4. Will this person be the best for the future?
People often fail to consider the future when making hiring decisions. Will the job become more or less demanding? Will the requirements involve more customer interaction? Will employees be facing greater decision challenges, or taking on more workload? If we hire too "high" we run the risk of over qualification. If we hire too low, we run the risk of under qualification.

Not hiring for the future creates major problems for organizations when they: 1) try to push decision making downward (among people who were not hired for their decision-making skills), 2) expect people to work in teams (when these people were not hired for their ability to get along with others), or 3) expect employees to interact with customers (when they were not hired for their ability to resolve customer problems).

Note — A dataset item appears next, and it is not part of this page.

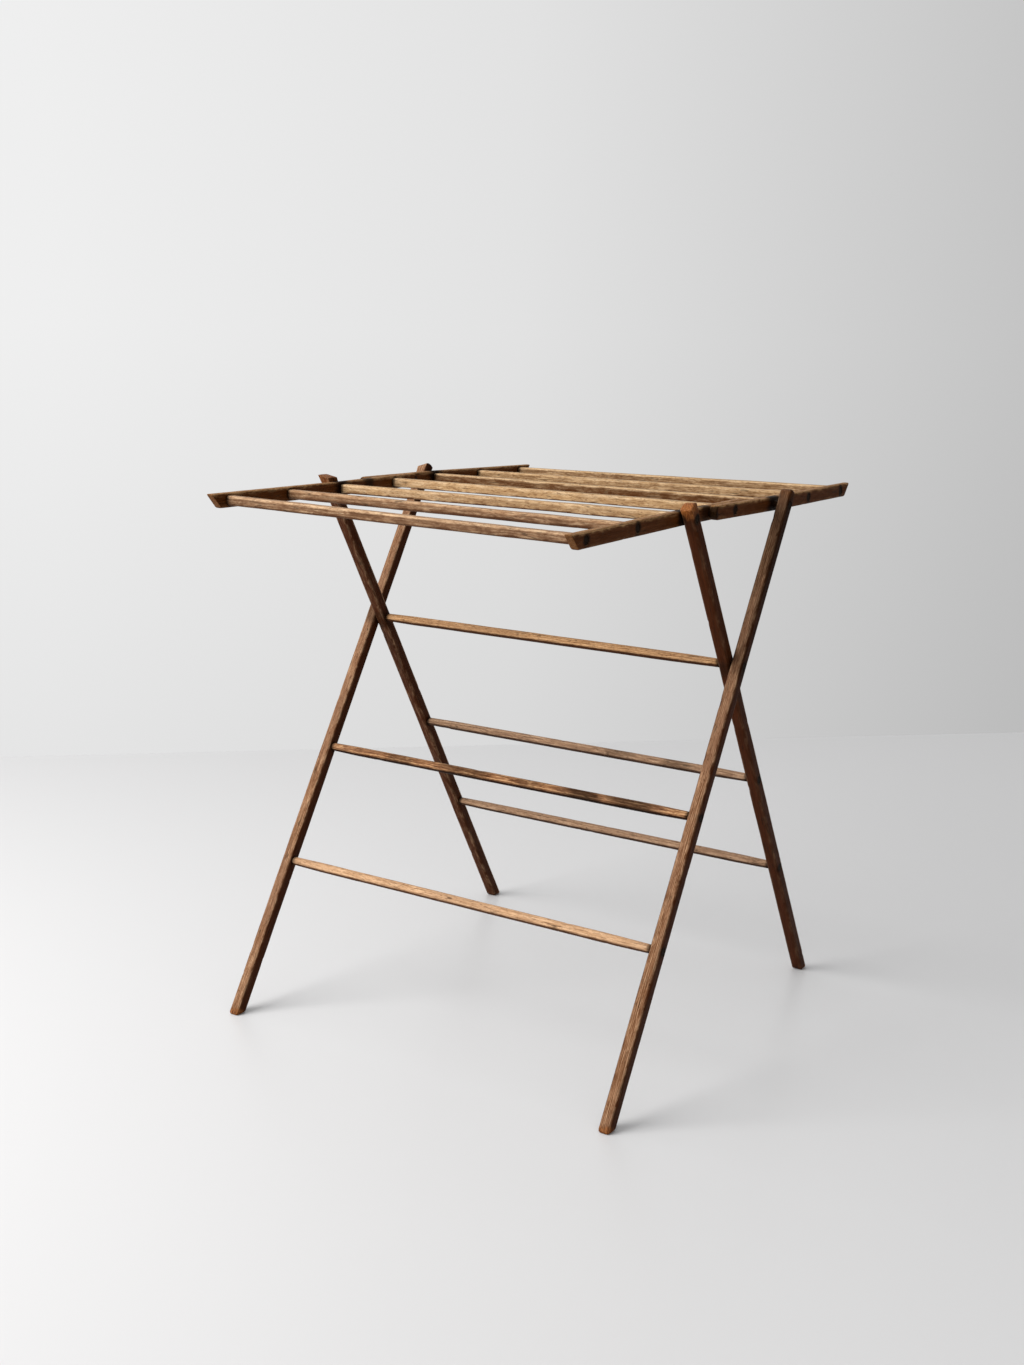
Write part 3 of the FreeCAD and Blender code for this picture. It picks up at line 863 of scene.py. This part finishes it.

Frequently, the only group with much insight into the organization's future, and therefore its future job requirements, is senior management. Did I mention that they should be involved in setting job standards? When management speaks it is a good idea to accommodate their plans. Just keep it within a two- year horizon or so. Beyond that, nobody has any clue what might happen.

Human decision making is (and will always be) an area filled with confusion and uncertainty. One way we can hope to control it is to be aware of self-imposed issues that can derail the orderly process of the hiring decision: knowing clearly what we are looking for, being able to accurately evaluate applicant skills, being able to objectively compare candidates to the job (not to each other), and incorporating future changes into the job search.

At the risk of sounding like that other kind of psychologist, all it takes is a little self-knowledge.